At least 100 people might have died in an explosion at an illegal oil refinery in southeast Nigeria, a local oil official said on Sunday, as the search intensified for bodies at the site and for two people suspected of being involved in the blast.
Nigerian President Muhammadu Buhari, in a statement, called the explosion a “catastrophe and a national disaster.”
The explosion on Friday night at the facility in the Ohaji-Egbema local government area in Imo State was triggered by a fire at two fuel storage areas where more than 100 people worked, state officials said.
Photo: EPA-EFE
Dozens of workers were caught up in the explosion while many others attempted to escape the blaze by running into wooded areas.

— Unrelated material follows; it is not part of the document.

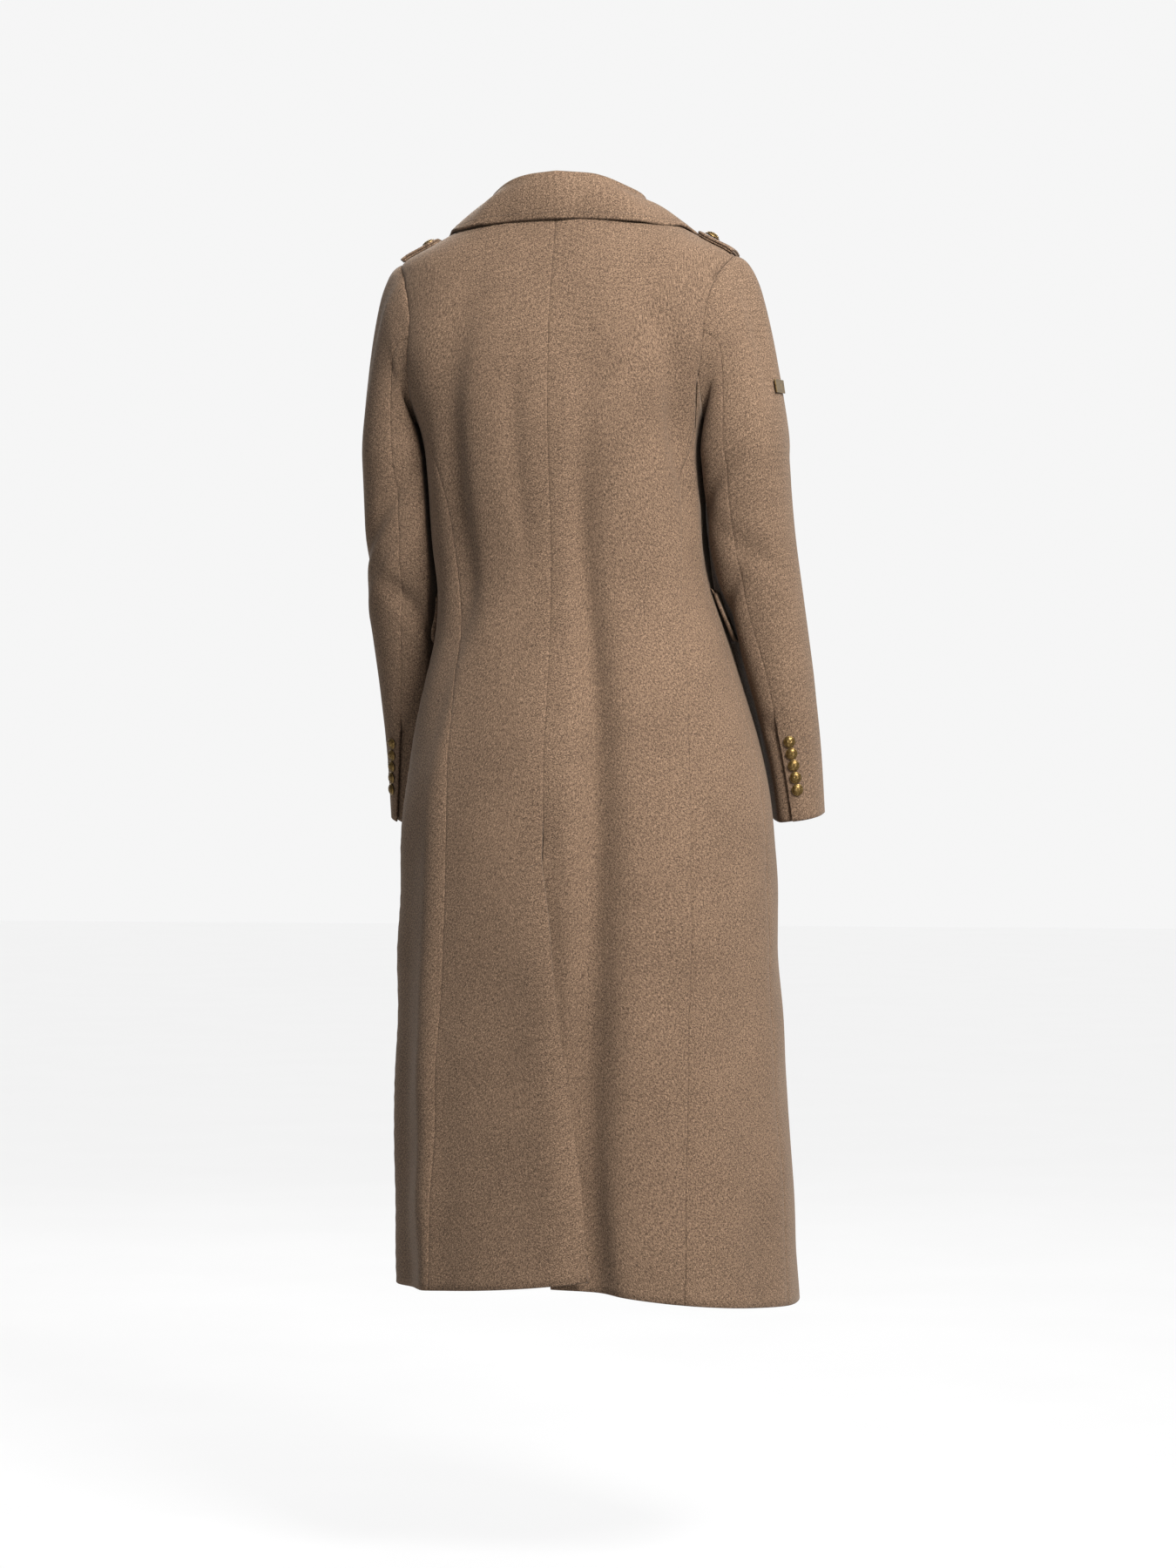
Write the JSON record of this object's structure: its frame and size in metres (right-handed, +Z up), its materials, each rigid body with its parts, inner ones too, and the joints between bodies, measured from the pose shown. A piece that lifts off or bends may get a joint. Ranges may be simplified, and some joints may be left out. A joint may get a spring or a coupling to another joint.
{
  "type": "double-breasted overcoat",
  "caption": "Long double-breasted wool overcoat in its worn form, with a wide collar, shoulder straps, centre vent and domed metal buttons.",
  "frame": {"origin": "between the shoulders at the height of the neck seam, where the wearer's shoulders carry the coat", "axes": "+Z up the coat from hem to collar, +X towards the wearer's left, the front faces -Y"},
  "size_m": [0.5197, 0.3588, 1.2569],
  "materials": {
    "wool": "brushed twill, melange, matt",
    "brass": "antiqued, low polish"
  },
  "bodies": {
    "root": {"back_left": "wool", "back_right": "wool", "side_left": "wool", "side_right": "wool", "front_left": "wool", "front_right": "wool", "lapel_left": "wool", "lapel_right": "wool", "collar": "wool", "sleeve_top_left": "wool", "sleeve_top_right": "wool", "sleeve_under_left": "wool", "sleeve_under_right": "wool", "flap_left": "wool", "flap_right": "wool", "strap_left": "wool", "strap_right": "wool", "strap_button_left": "brass", "strap_button_right": "brass", "sleeve_plate": "brass", "front_button_1": "brass", "front_button_2": "brass", "front_button_3": "brass", "front_button_4": "brass", "front_button_5": "brass", "front_button_6": "brass", "cuff_button_left_1": "brass", "cuff_button_left_2": "brass", "cuff_button_left_3": "brass", "cuff_button_left_4": "brass", "cuff_button_left_5": "brass", "cuff_button_right_1": "brass", "cuff_button_right_2": "brass", "cuff_button_right_3": "brass", "cuff_button_right_4": "brass", "cuff_button_right_5": "brass"}
  },
  "joints": []
}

Those who died in the disaster are estimated to be within “the range of 100,” Imo Commissioner for Petroleum Resources Goodluck Opiah said. “A lot of them ran into the bush with the burns and they died there.”
Buhari has directed the nation’s security forces “to intensify the clampdown” on such facilities being operated illegally in many parts of southern Nigeria, a spokesperson said in a statement.
Although Nigeria is Africa’s largest producer of crude oil, for many years its oil production capacity has been limited by a chronic challenge of oil storage and the operation of illegal refineries.
Nigeria lost at least US$3 billion in crude oil to theft from January last year to February this year, with shady business operators often avoiding regulators by setting up refineries in remote areas such as the one that exploded in Imo, the Nigerian Upstream Petroleum Regulatory Commission said last month.
“There are no arrests yet, but the two culprits are on the run, with the police now looking for them,” Imo Commissioner for Information Declan Emelumba said.
Officials did not reveal the identities of the suspects.
A mass burial is being planned for those killed in the explosion, many of whom “were burnt beyond recognition,” Emelumba said.
Environmental officials have started to fumigate the area.
The government and the military are stepping up actions “to minimize the criminalities along the oil production lines,” said Horatius Egua, a senior official at the Nigerian Ministry of Petroleum Resources.
However, Opiah said the problem of illegal refineries “has never been this bad” and remains “difficult to end.”
“It is like asking why kidnapping or armed robbery has not stopped,” he said. “Even with this incident, not many people will be deterred. I am sure more illegal refineries will be cropping up in other places.”